Change in navigation scheme to improve findability
Outcomes
First fully accessible version of the site, which met ADA standards we weren't required to hit. Every component was designed with accessibility greenlines, ADA QA was built into the development process, and all images were given alt text. We built it this way because it was the right thing to do for our colleagues.
The new site functions as a living proof of concept for our composable component framework, demonstrating what's possible when components are combined in ways they were never originally designed for.
Strategic framework and technical foundation in place for cross-team platform adoption. The vision is defined, the architecture supports it, and the path is clear.
96% faster
Content previews dropped from 30 minutes to under 2, saving the team the equivalent of a full day per release cycle.
98% decrease
Release prep went from 1 hour of manual, error-prone versioning every two weeks to a single publish action.
Takeaways
Reframing a problem for the right audience is as important as solving it. Each leader had a different concern, and earning buy‑in meant shaping a vision that addressed all of them. The work wasn’t just defining the solution, it was making sure everyone could see themselves in it.
Alignment is as important as execution. This project took nearly a year to get off the ground. I began with informal conversations across disciplines to understand needs and build early momentum. Formal alignment and signoff across product, design, and engineering took months, but that investment was essential to long‑term success.

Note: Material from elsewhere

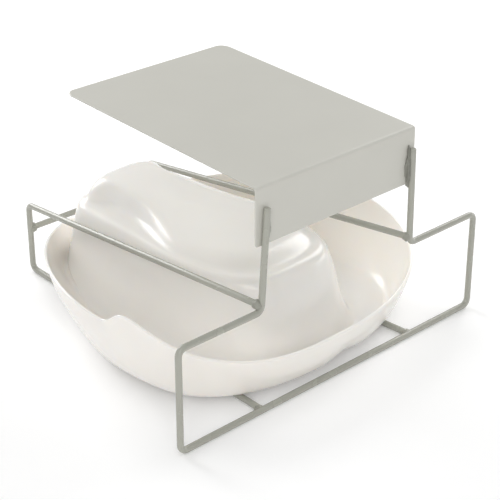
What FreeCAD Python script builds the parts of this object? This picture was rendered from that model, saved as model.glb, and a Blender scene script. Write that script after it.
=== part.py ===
import FreeCAD, Part
import math
import os

# Bedpan kept upside down in a bent-wire rack.  The rack hangs or stands: a painted sheet plate
# slips between bed frame and mattress, and the wire cage under it carries the pan.
# The shapes are drawn from the front frame's plane (y = 0) and then moved by CENTRE_SHIFT_Y, so
# that the origin is on the floor under the middle of the whole object.  +X along the front
# frame, +Y towards the back of the rack, +Z up.  Millimetres.

# ---- driving dimensions: wire rack -------------------------------------------------------
WIRE_D = 6.0                  # every wire is the same round bar
BEND_R = 7.0                  # centreline radius of the wire bends
BASE_WIDTH = 375.0            # centreline width of the base rail
SHOULDER_Z = 102.0            # centreline height of the shoulders
NECK_WIDTH = 189.0            # centreline distance of the posts at the shoulders
POST_TOP_Z = 197.0            # top of the posts
LEFT_POST_TOP_X = -88.0       # the left post leans in a little
RIGHT_POST_TOP_X = 93.0

REAR_Y = 357.0                # rear legs of the side wires
SIDE_FRONT_Z = 110.0          # side wires meet the posts here
SIDE_REAR_Z = 75.0            # and slope down to the rear legs
LEFT_FRONT_X = -98.0          # side wires sit as welded, a few millimetres off the post axes
RIGHT_FRONT_X = 91.0
REAR_X = 79.0                 # rear legs, both sides
LEFT_RAIL_X = -93.0           # where the bottom runs meet the base rail
RIGHT_RAIL_X = 101.0
CROSS_Z = 49.0                # rear cross wire

# ---- driving dimensions: hanger plate ----------------------------------------------------
PLATE_WIDTH = 197.0
PLATE_DEPTH = 255.0
PLATE_TOP_Z = 216.0           # at the front bend
PLATE_RISE = 3.0              # degrees, the plate rises towards its back edge
FLANGE_HEIGHT = 54.0
SHEET_T = 1.5
SHEET_BEND_R = 1.5            # inner radius of the bend
REAR_CORNER_R = 11.0
FLANGE_CORNER_R = 3.0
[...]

Learn from past failures, even if they weren’t yours. A previous attempt to replatform the site had stalled, leaving leadership skeptical and teams wary of repeating wasted effort. I led a workshop with those involved to surface what hadn’t worked, what concerns remained, and how we could design a path forward that avoided the same pitfalls.
Content can lead vision. While many roles shaped the final direction, the vision was ultimately driven by content. We understood our users, their pain points, and the operational challenges authors faced, and we advocated for an experience that served both.
Accessibility doesn’t require a mandate, it requires a champion. Progress happened because someone was willing to make the case, not because it was required.
Treating content as a system unlocks scale. When content is structured as a system, authoring and publishing become faster and more consistent. And when a CMS is treated as a product, it becomes a powerful driver of design system adoption.